Kroger uses the Foods Co name in Northern California, where it is bound by an agreement between Falley's and grocer Nugget Markets, Inc. One Food 4 Less store in Northern California is managed and operated by Nugget. Kroger does not have any administrative control over the single Nugget Food 4 Less store.

Nugget's Food 4 Less is limited by its agreement with Fleming in its ability to advertise in circulars. Kroger's Food 4 Less circulars will feature individual products on sale whereas Nugget's Food 4 Less circulars only promote sales events and customer testimony. Ad prices from the Kroger Food 4 Less chain are not honored.

The Nugget Food 4 Less store also features a different selection of products than the Kroger Food 4 Less stores due to Nugget's pooling of resources from its upscale Nugget Market stores. Marketing and administration of the Nugget Food 4 Less store is handled through the Nugget Market Corporate Office in Davis, California, and any requests for other Food 4 Less stores will be deferred to the Kroger Corporate Office in Cincinnati, Ohio. It is unclear whether Nugget Markets and Kroger will continue the Fleming relationship when the franchise agreement expires.

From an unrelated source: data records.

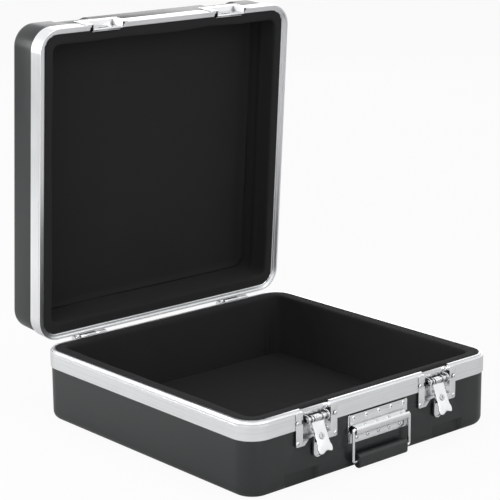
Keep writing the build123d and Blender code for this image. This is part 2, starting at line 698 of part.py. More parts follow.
def handle_cover():
    """Formed cover: two riveted flanges and the barrel that holds the bail."""
    back = HANDLE_FACE
    face = back - HANDLE_SHEET
    top = SEAM - HANDLE_TOP_DROP
    foot = top - HANDLE_HEIGHT
    bore = BAIL_WIRE / 2 + RUNNING_GAP
    outer = bore + HANDLE_SHEET
    half = HANDLE_COVER_WIDTH / 2
    upper = top - HANDLE_UPPER_FLANGE
    lower = foot + HANDLE_LOWER_FLANGE
    cover = block((-half, half), (face, back), (upper, top))
    cover += block((-half, half), (face, back), (foot, lower))
    cover = fillet(cover.edges().filter_by(Axis.Y).group_by(Axis.Z)[-1], PLATE_CORNER)
    half = HANDLE_BARREL_WIDTH / 2
    span = (-half, half)
    front = HANDLE_Y - outer
    hat_top = HANDLE_Z + HANDLE_HAT_RISE
    hat_foot = HANDLE_Z - HANDLE_HAT_FALL
    hat = side_profile([(back, upper + 0.5), (face, upper + 0.5), (front, hat_top),
                        (front, hat_foot), (face, lower - 0.5), (back, lower - 0.5)], span)
    room = [(back, upper - 0.5), (front + HANDLE_SHEET, hat_top - HANDLE_SHEET),
            (front + HANDLE_SHEET, hat_foot + HANDLE_SHEET), (back, lower + 0.5)]
    for side in (-1, 1):
        ends = sorted((side * (half + 1), side * (half - HANDLE_END_POCKET)))
        hat -= side_profile(room, ends)
    cover += hat - rod_x((-half - 1, half + 1), HANDLE_Y, HANDLE_Z, bore)
    return drill(cover, handle_rivet_places())


def handle_bail():
    """Wire bail: two cranked ends in the cover, two legs and a cross bar in the grip."""
    half = BAIL_SPAN / 2
    low = HANDLE_Z - BAIL_DROP
    points = [(-half / 3, HANDLE_Y, HANDLE_Z), (-half, HANDLE_Y, HANDLE_Z), (-half, HANDLE_Y, low),
              (half, HANDLE_Y, low), (half, HANDLE_Y, HANDLE_Z), (half / 3, HANDLE_Y, HANDLE_Z)]
    path = FilletPolyline(*points, radius=BAIL_BEND)
    section = Plane(origin=path @ 0, z_dir=path % 0) * Circle(BAIL_WIRE / 2)
    return sweep(section, path=path)


def handle_grip():
    """Moulded grip round the bail's cross bar."""
    half = GRIP_LENGTH / 2
    centre = HANDLE_Z - BAIL_DROP
    grip = block((-half, half), (HANDLE_Y - GRIP_THICKNESS / 2, HANDLE_Y + GRIP_THICKNESS / 2),
                 (centre - GRIP_HEIGHT / 2, centre + GRIP_HEIGHT / 2))
    grip = fillet(grip.edges().filter_by(Axis.X), GRIP_ROUND)
    grip = fillet(grip.faces().filter_by(Axis.X).edges(), GRIP_END_ROUND)
    return grip - rod_x((-half - 1, half + 1), HANDLE_Y, centre, BAIL_WIRE / 2 + RUNNING_GAP)


def knuckle(x_range):
    """One barrel of a hinge."""
    return rod_x(x_range, HINGE_Y, HINGE_Z, KNUCKLE_RADIUS)


def hinge_bore(x):
    """Room for the hinge pin."""
    return rod_x((x - HINGE_WIDTH, x + HINGE_WIDTH), HINGE_Y, HINGE_Z, HINGE_PIN_RADIUS + RUNNING_GAP)


def stop_plane(y):
    """Height above the axis of the open lid leaf's face, at a distance behind the axis."""
    reach = HINGE_AXIS_BACK - HINGE_SHEET
    lean = radians(90 - OPEN_ANGLE)
    return reach / cos(lean) + y * tan(lean)


def hinge_base_leaf(x):
    """Leaf on the base with one barrel and the arm that stops the open lid."""
    half = HINGE_WIDTH / 2
    top = HINGE_Z - LEAF_AXIS_GAP
    leaf = block((x - half, x + half), (BACK, BACK + HINGE_SHEET), (top - HINGE_LEAF_HEIGHT, top))
    leaf = fillet(leaf.edges().filter_by(Axis.Y).group_by(Axis.Z)[0], PLATE_CORNER)
    barrel = (x + BASE_KNUCKLE_START, x + half)
    web_z = (HINGE_Z - KNUCKLE_RADIUS, HINGE_Z - KNUCKLE_RADIUS + HINGE_SHEET)
    leaf += knuckle(barrel) + block(barrel, (BACK, HINGE_Y), web_z)
    arm = (x - half, x - half + STOP_ARM_WIDTH)
    near = KNUCKLE_RADIUS + 1
    far = STOP_ARM_REACH
    foot = HINGE_Z - STOP_ARM_DROP
    points = [(BACK, foot), (BACK + HINGE_SHEET, foot), (HINGE_Y + far, HINGE_Z - STOP_ARM_TIP_DROP),
              (HINGE_Y + far, HINGE_Z + stop_plane(far) - STOP_GAP),
              (HINGE_Y + near, HINGE_Z + stop_plane(near) - STOP_GAP), (HINGE_Y, HINGE_Z),
              (BACK, HINGE_Z - LEAF_AXIS_GAP)]
    leaf += side_profile(points, arm) + knuckle(arm)
    return drill(leaf - hinge_bore(x), hinge_rivet_places(-1))


def hinge_lid_leaf(x):
    """Leaf on the lid with the middle barrel."""
    half = HINGE_WIDTH / 2
    low = HINGE_Z + LEAF_AXIS_GAP
    leaf = block((x - half, x + half), (BACK, BACK + HINGE_SHEET), (low, low + HINGE_LEAF_HEIGHT))
    leaf = fillet(leaf.edges().filter_by(Axis.Y).group_by(Axis.Z)[-1], PLATE_CORNER)
    barrel = (x + LID_KNUCKLE[0], x + LID_KNUCKLE[1])
    web_z = (HINGE_Z + KNUCKLE_RADIUS - HINGE_SHEET, HINGE_Z + KNUCKLE_RADIUS)
    leaf += knuckle(barrel) + block(barrel, (BACK, HINGE_Y), web_z)
    return drill(leaf - hinge_bore(x), hinge_rivet_places(1))


def hinge_pin(x):
    """Hinge pin with a flat head at each end."""
    half = HINGE_WIDTH / 2 + FIT_GAP
    pin = rod_x((x - half, x + half), HINGE_Y, HINGE_Z, HINGE_PIN_RADIUS)
    for side in (-1, 1):
        ends = sorted((x + side * half, x + side * (half + HINGE_PIN_HEAD)))
        pin += rod_x(ends, HINGE_Y, HINGE_Z, HINGE_PIN_RADIUS + HINGE_PIN_RIM)
    return pin


def open_lid(part):
    """Turn a closed lid piece about the hinge pins to where it stands open."""
    return part.rotate(Axis((0, HINGE_Y, HINGE_Z), (1, 0, 0)), -OPEN_ANGLE)


def all_parts():
    """Every node by name, in the rest pose."""
    parts = {
        "base_shell": base_shell(),
        "base_ring": base_ring(),
        "base_lining_walls": base_lining_walls(),
        "base_lining_floor": lining_floor(),
        "latch_plate_rivets": latch_rivets(),
        "handle_back_plate": handle_back_plate(),
        "handle_cover": handle_cover(),
        "handle_rivets": handle_rivets(),
        "handle_bail": handle_bail(),
        "handle_grip": handle_grip(),
        "hinge_base_rivets": hinge_rivets(-1),
        "lid_shell": open_lid(lid_shell()),
        "lid_ring": open_lid(lid_ring()),
        "lid_lining_walls": open_lid(lid_lining_walls()),
        "lid_lining_panel": open_lid(lid_lining_panel()),
        "keeper_rivets": open_lid(keeper_rivets()),
        "hinge_lid_rivets": open_lid(hinge_rivets(1)),
    }
    for name, x in latch_places().items():
        parts[f"latch_{name}_plate"] = latch_plate(x)
        parts[f"latch_{name}_pin"] = latch_pin(x)
        parts[f"latch_{name}_spring"] = latch_spring(x)
        parts[f"latch_{name}_lever"] = latch_lever(x)
        parts[f"latch_{name}_hasp_pin"] = latch_hasp_pin(x)
        parts[f"latch_{name}_hasp"] = latch_hasp(x)
        parts[f"latch_{name}_lock"] = latch_lock(x)
        parts[f"keeper_{name}"] = open_lid(keeper(x))
    for name, x in hinge_places().items():
        parts[f"hinge_{name}_base_leaf"] = hinge_base_leaf(x)
        parts[f"hinge_{name}_lid_leaf"] = open_lid(hinge_lid_leaf(x))
        parts[f"hinge_{name}_pin"] = hinge_pin(x)
    return parts


os.makedirs("parts", exist_ok=True)
for node, shape in all_parts().items():
    export_step(shape, f"parts/{node}.step")
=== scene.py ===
"""Open mixer case in a plain pale studio, seen from its front left corner.

Metres. X runs along the front, Y points to the back, Z points up. The hard pieces come from
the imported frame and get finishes, eased edges and dimpled rivets here. The foam linings are
shaped here from the frame's plain foam solids. Pieces of the lid are worked on with the lid
shut, where they lie square, and then turned back.
"""
import json
from math import cos, exp, pi, radians, sin, sqrt

import bpy
from mathutils import Matrix, Vector, noise


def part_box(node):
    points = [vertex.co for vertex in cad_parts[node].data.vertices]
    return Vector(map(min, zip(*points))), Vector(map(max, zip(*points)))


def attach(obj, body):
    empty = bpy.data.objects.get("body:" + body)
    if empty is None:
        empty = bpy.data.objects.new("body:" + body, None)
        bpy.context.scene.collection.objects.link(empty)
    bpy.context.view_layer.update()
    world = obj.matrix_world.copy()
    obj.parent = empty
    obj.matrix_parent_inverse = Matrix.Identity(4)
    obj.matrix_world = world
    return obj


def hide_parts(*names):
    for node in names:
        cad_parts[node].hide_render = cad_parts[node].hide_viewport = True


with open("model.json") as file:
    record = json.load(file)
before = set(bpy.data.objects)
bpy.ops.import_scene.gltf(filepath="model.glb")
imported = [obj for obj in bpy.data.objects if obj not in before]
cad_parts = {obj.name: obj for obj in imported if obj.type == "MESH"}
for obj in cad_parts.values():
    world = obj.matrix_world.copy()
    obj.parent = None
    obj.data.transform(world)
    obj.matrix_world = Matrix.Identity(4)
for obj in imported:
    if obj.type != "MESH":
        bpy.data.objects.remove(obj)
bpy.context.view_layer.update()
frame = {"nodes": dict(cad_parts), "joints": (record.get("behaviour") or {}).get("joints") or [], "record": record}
nodes = frame["nodes"]
bodies = frame["record"]["behaviour"]["bodies"]
slots = {entry["node"]: entry["material_slot"] for entry in frame["record"]["subparts"]}

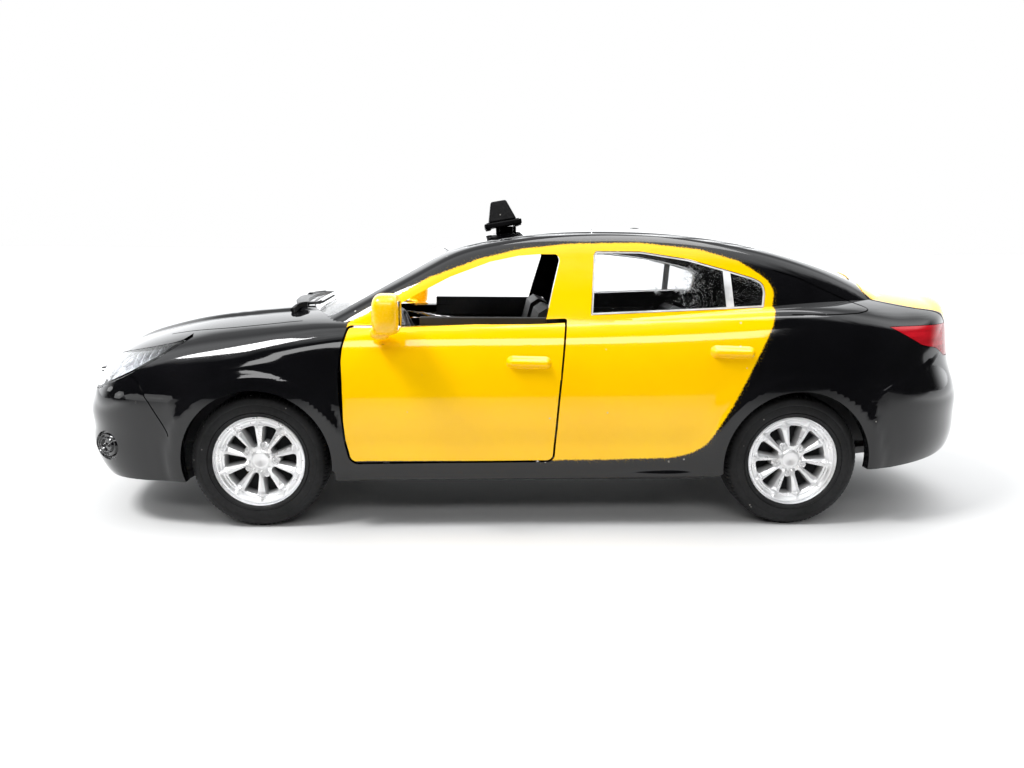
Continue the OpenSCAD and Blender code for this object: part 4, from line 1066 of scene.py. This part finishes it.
def wheel_rim(a0):
    """Polar height field for the face, with a barrel behind. Drawn along +Y."""
    nr, na = ((52, 400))
    r = np.concatenate([np.linspace(0.02, 5.4, nr - 12), np.linspace(5.5, RIM_R - 0.03, 12)])
    t = np.linspace(0, 2 * np.pi, na, endpoint=False)
    R, T = np.meshgrid(r, t, indexing="ij")
    per = 2 * np.pi / 10
    ph = T - math.radians(a0)
    k = np.round(ph / per)
    d = ph - k * per                      # angle from the nearest spoke's middle
    s = R * np.sin(d)                     # distance across that spoke
    # windows between spokes
    w = per / 2 - np.abs(d)
    across = R * np.sin(np.clip(w, 0, None))
    half = 0.34 + 0.215 * np.clip(R - 1.9, 0, 3.2) ** 0.95
    inr = np.maximum(2.0 - R, R - 5.0)
    q = np.hypot(np.maximum(across - half + 0.35, 0), np.maximum(inr + 0.35, 0)) + np.minimum(np.maximum(across - half + 0.35, inr + 0.35), 0) - 0.35
    hole = step3((-q + 0.02) / 0.16)
    # spoke crowns rising to a ridge, arrow heads on the lip
    crown = 0.30 * np.maximum(1 - np.abs(s) / 0.55, 0) * step3((R - 1.2) / 0.8) * (1 - step3((R - 5.0) / 0.5))
    arrow = 0.26 * np.maximum(1 - np.abs(s) / (0.12 + 0.75 * np.clip(5.85 - R, 0, 0.8)), 0) * step3((R - 4.6) / 0.3) * (1 - step3((R - 5.75) / 0.15))
    lip = 0.30 * step3((R - 5.55) / 0.35) - 0.16 * step3((R - 6.05) / 0.2) - 0.25 * step3((5.0 - np.abs(R - 5.2) - 4.75) / 0.3)
    hub = 0.45 * (1 - step3((R - 1.15) / 0.35)) - 0.14 * np.exp(-(((R - 1.25) / 0.14) ** 2))
    dish = 1.05 * np.clip(1 - (R / 5.3), 0, 1) ** 1.6
    Hh = -1.02 - 0.0 * R - dish * 0.55 + crown + arrow + lip + hub * 0.8
    # wheel nut bosses in every other window
    kk = np.round((ph - per / 2) / (2 * per))
    bx, by = R * np.cos(ph - per / 2 - kk * 2 * per) - 2.15, R * np.sin(ph - per / 2 - kk * 2 * per)
    rb = np.hypot(bx, by)
    boss = 1 - step3((rb - 0.5) / 0.14)
    ringb = np.exp(-(((rb - 0.40) / 0.10) ** 2))
    hole = hole * (1 - boss)
    Hh = Hh - 1.9 * hole
    Hh = np.where(boss > 0.02, Hh * (1 - boss) + boss * (-1.62 + 0.16 * ringb - 0.25 * np.exp(-((rb / 0.2) ** 2))), Hh)
    V = np.stack([R * np.cos(T), Hh - 0.02, R * np.sin(T)], -1).reshape(-1, 3)
    # painted shade: a mask over the window floors, which the rim material colours near black for the dark seen in open
    # windows
    painted_window_shade = np.clip(hole * 1.3 - 0.1, 0, 1).reshape(-1)
    n1 = len(r)
    F = [(i * na + j, i * na + (j + 1) % na, (i + 1) * na + (j + 1) % na, (i + 1) * na + j) for i in range(n1 - 1) for j in range(na)]
    F.append(tuple(range(na))[::-1])
    # barrel behind
    prof = [(RIM_R - 0.01, -0.32), (RIM_R - 0.01, -TYRE_W + 0.42), (RIM_R - 0.85, -TYRE_W + 0.42), (RIM_R - 0.85, -3.4), (1.9, -3.3), (1.9, -TYRE_W + 0.65), (1.05, -TYRE_W + 0.65), (1.05, -3.6), (0.02, -3.6)]
    base = len(V)
    B = np.array([[pr * math.cos(a), py, pr * math.sin(a)] for pr, py in prof for a in t])
    V = np.concatenate([V, B])
    painted_window_shade = np.concatenate([painted_window_shade, np.zeros(len(B))])
    rows = [(n1 - 1) * na] + [base + i * na for i in range(len(prof))]
    for a, b in zip(rows, rows[1:]):
        F += [(a + j, a + (j + 1) % na, b + (j + 1) % na, b + j) for j in range(na)]
    F.append(tuple(rows[-1] + j for j in range(na)))
    o = outward(new_object("rim", V, F))
    set_float(o, "painted_window_shade", painted_window_shade)
    return o


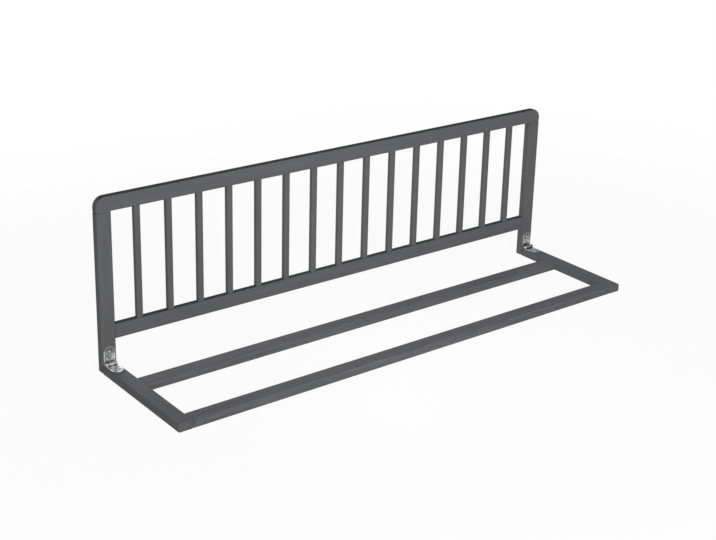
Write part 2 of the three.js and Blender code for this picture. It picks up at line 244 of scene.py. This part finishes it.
def zinc(name):
    made, n = material(name)
    n.finish(plated(n, n.add("TexCoord").outputs["Object"], 1.0, SCREW_CLOUD))
    return made


def box_of(node):
    """A node's lowest and highest corner in its own coordinates, which are those of the part at rest."""
    axes = list(zip(*node.bound_box))
    return Vector([min(axis) for axis in axes]), Vector([max(axis) for axis in axes])


def hinge_leaf(name, tone):
    """Plating with a painted highlight along the leaf's outline, painted light near the knuckles, painted
    shade at the round end, on the knuckles and round each screw.
    """
    low, high = box_of(NODES[name])
    board = name.split("_")[2]
    middle, radius = (low.x + high.x) / 2, (high.x - low.x) / 2
    made, n = material(name)
    point = n.add("TexCoord").outputs["Object"]
    axes = n.add("SeparateXYZ", Vector=point).outputs

    # How far a point lies past the middle of the round end, and how far inside the outline
    if board == "arm":
        through = 2
        past = n.math("SUBTRACT", low.y + radius, axes[1])
    else:
        through = 1
        past = n.math("SUBTRACT", axes[2], high.z - radius)
    across = n.math("SUBTRACT", axes[0], middle)
    from_middle = n.length(n.add("CombineXYZ", i0=across, i1=n.math("MAXIMUM", past, 0.0)).outputs[0])
    inside = n.math("SUBTRACT", radius, from_middle)

    # Painted highlight along the rim
    shade = n.ramp(inside, HIGHLIGHT_RIM[board], HIGHLIGHT_RIM[board] * RIM_FADE, RIM_PAINTED_HIGHLIGHT[board], 1.0)
    # Painted light near the knuckles, fading to painted shade at the round end
    shade = n.times(shade, n.ramp(past, -radius, radius, tone * NEAR_PAINTED_LIGHT, tone * FAR_PAINTED_SHADE))
    # Painted shade on the knuckles
    shade = n.times(shade, n.ramp(past, -BARREL_START * BARREL_FADE, -BARREL_START, BARREL_PAINTED_SHADE, 1.0))
    flat = n.stretched(point, tuple(0.0 if axis == through else 1.0 for axis in range(3)))
    # Painted shade round each screw, as if in its recess
    for i in range(SCREWS_IN_LEAF):
        head = sum(box_of(NODES[name.replace("leaf", f"screw_{i + 1}")]), Vector()) / 2
        head[through] = 0
        away = n.add("VectorMath", {"operation": "DISTANCE"}, i0=flat, i1=tuple(head)).outputs["Value"]
        single = abs(head.x - middle) < radius / 4
        ring_shade = SCREW_PAINTED_SHADE if single else PAIR_SCREW_PAINTED_SHADE
        shade = n.times(shade, n.ramp(away, SCREW_SHADE_RADIUS, SCREW_SHADE_RADIUS * RING_FADE, ring_shade, 1.0))
    n.finish(plated(n, point, shade, LEAF_CLOUD))
    return made


def beech(name):
    """Bare turned beech: straight grain with short dark flecks."""
    made, n = material(name)
    point = n.add("TexCoord").outputs["Object"]
    grain = n.noise(n.stretched(point, (1.0, 12.0, 12.0)), scale=90, detail=5)
    fleck = n.ramp(n.noise(n.stretched(point, (1.0, 8.0, 8.0)), scale=260, detail=2), 0.58, 0.70)
    base = n.mix(grain, rgba(BEECH, 0.85), rgba(BEECH, 1.1))
    colour = n.mix(n.times(fleck, 0.5), base, rgba(BEECH, 0.55))
    rough = n.ramp(grain, *NOISE_SPAN, 0.65, 0.8)
    normal = n.bump(grain, 0.0003, 0.4)
    n.finish(n.add("BsdfPrincipled", Base_Color=colour, Roughness=rough, Normal=normal).outputs[0])
    return made


def dress(obj, made):
    obj.data.materials.clear()
    obj.data.materials.append(made)


def grain_axis(name):
    if "arm" in name:
        return 1
    if "post" in name or "slat" in name:
        return 2
    return 0


def dress_frame():
    boards = [painted_wood("painted_wood_" + "xyz"[axis], axis) for axis in range(3)]
    # The barrier's rails get painted shade on top
    barrier_rail = painted_wood("painted_wood_barrier_rail", 0, UPPER_PAINTED_SHADE)
    base_rail = painted_wood("painted_wood_base_rail", 0, grain=BASE_GRAIN)
    screw_metal = zinc("zinc_screw")
    wood = beech("bare_beech")
    for name, obj in NODES.items():
        if "dowel" in name:
            dress(obj, wood)
        elif "screw" in name or "pin" in name:
            dress(obj, screw_metal)
        elif "leaf" in name:
            # Painted shade and painted reflection: each leaf gets its own lighter or darker copy of the
            # plating
            painted_reflection = LYING_PAINTED_REFLECTION if "arm" in name else 1.0
            dress(obj, hinge_leaf(name, HINGE_PAINTED_SHADE[name.split("_")[0]] * painted_reflection))
        elif name in ("top_rail", "bottom_rail"):
            dress(obj, barrier_rail)
        elif name in ("inner_rail", "front_rail"):
            dress(obj, base_rail)
        else:
            dress(obj, boards[grain_axis(name)])


def white_for_eyes(n):
    """One for rays that show the backdrop, seen straight, mirrored or through glass, and else nothing."""
    path = n.add("LightPath")
    seen = n.math("MAXIMUM", path.outputs["Is Camera Ray"], path.outputs["Is Glossy Ray"])
    return n.math("MAXIMUM", seen, path.outputs["Is Transmission Ray"])


def floor_paper(name):
    """White where it is seen far off, and near the part mostly white with the shadow that falls on it."""
    made, n = material(name)
    point = n.add("TexCoord").outputs["Object"]
    seen = white_for_eyes(n)
    paper = n.ramp(n.noise(point, scale=3, detail=2), *NOISE_SPAN, 0.97, 1.0)
    grey = n.times(paper, n.ramp(seen, 0, 1, *FLOOR_GREY))
    lit = n.add("BsdfDiffuse", Color=n.grey(grey)).outputs[0]
    white = n.add("Emission", Color=rgba((1, 1, 1)), Strength=1.0).outputs[0]
    far = n.ramp(n.length(point), *FLOOR_FADE, *FLOOR_WHITE)
    n.finish(n.blend(n.times(seen, far), lit, white))
    return made


def add_stage():
    corners = [(-1, -1), (1, -1), (1, 1), (-1, 1)]
    mesh = bpy.data.meshes.new("floor")
    mesh.from_pydata([(x * FLOOR_REACH, y * FLOOR_REACH, 0) for x, y in corners], [], [(0, 1, 2, 3)])
    floor = bpy.data.objects.new("floor", mesh)
    floor.location.z = -FLOOR_DROP
    bpy.context.scene.collection.objects.link(floor)
    dress(floor, floor_paper("floor_paper"))


def add_world():
    world = bpy.data.worlds.new("studio")
    bpy.context.scene.world = world
    world.use_nodes = True
    n = Nodes(world.node_tree)
    seen = n.add("Background", Color=rgba((1, 1, 1)), Strength=1.0).outputs[0]
    light = n.add("Background", Color=rgba((1, 1, 1)), Strength=SKY).outputs[0]
    n.add("OutputWorld", Surface=n.blend(white_for_eyes(n), light, seen))


def add_lamp(name, place, aim, width, height, watts, spread):
    data = bpy.data.lights.new(name, "AREA")
    data.shape, data.size, data.size_y, data.energy = "RECTANGLE", width, height, watts
    data.spread = math.radians(spread)
    lamp = bpy.data.objects.new(name, data)
    lamp.location = place
    lamp.rotation_mode = "QUATERNION"
    lamp.rotation_quaternion = (Vector(aim) - Vector(place)).to_track_quat("-Z", "Y")
    bpy.context.scene.collection.objects.link(lamp)


def add_lights():
    for name, settings in LAMPS.items():
        add_lamp(name, *settings)


add_camera()
dress_frame()
add_stage()
add_world()
add_lights()
bpy.context.scene.view_settings.view_transform = "Standard"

Nugget operated a total of three stores in Northern California; in Cameron Park, Vallejo, and Woodland. In 2014, the Food 4 Less in Cameron Park was converted into Fork Lift, a new store concept by Nugget. The Food 4 Less in Vallejo was shuttered on May 15, 2016, leaving the Woodland location as Nugget's sole remaining Food 4 Less store.

==Fleming==
Fleming was another franchisee of the Food 4 Less name. In early 2003, Fleming filed for bankruptcy, causing the company to place all Fleming owned Food 4 Less stores up for bids to other national grocers. Three stores in Utah were purchased by Albertsons, who retained two stores. The two stores kept the Food 4 Less name until January 2005, when the names changed to the Albertsons owned Super Saver name. Another store in Pinole, California became a FoodMaxx, a price-impact store owned by Save Mart Supermarkets.

In Oregon, only one former Fleming store remained, in Salem which was part of the Mega Foods local chain of four stores. The remaining store was converted into Mega Foods. An independently run former Fleming store in Portland was closed in January 2013.

==PAQ, Inc.==
PAQ, Inc., is also another franchisee of the Food 4 Less name with stores in northern California. The franchisee operates Food 4 Less stores in Arroyo Grande, Atascadero, Ceres, Lodi, Los Banos, Manteca, Paso Robles, Rio Linda, Sacramento (3 stores), Salinas, San Luis Obispo, and Stockton (4 stores). Kroger also does not have any administrative control over the PAQ, Inc., Food 4 Less stores. The franchisee also operates Rancho San Miguel Markets, a supermarket specializing in Hispanic offerings.

==Gongco Foods==
Gongco Foods operates seven franchised Food 4 Less stores in central California. The stores are located in Atwater, Fresno, Madera, Merced, Porterville, Selma, and Visalia. They are also not affiliated with Kroger.

==Other ownerships==
There are employee-owned and operated Food 4 Less stores in Joplin and Springfield, Missouri.

In Oregon, stores in Bend and Medford both operate under the Food 4 Less name, but with separate local owners. However on July 11, 2023, the store in Bend was rebranded to Local Acres Marketplace to reflect its local ownership and to differentiate it from the chain owned by Kroger, which owns the Fred Meyer chain in the U.S. Northwest.

A Food 4 Less store in Massillon, Ohio, co-owned with local grocery chain Bordner's, closed in 2014.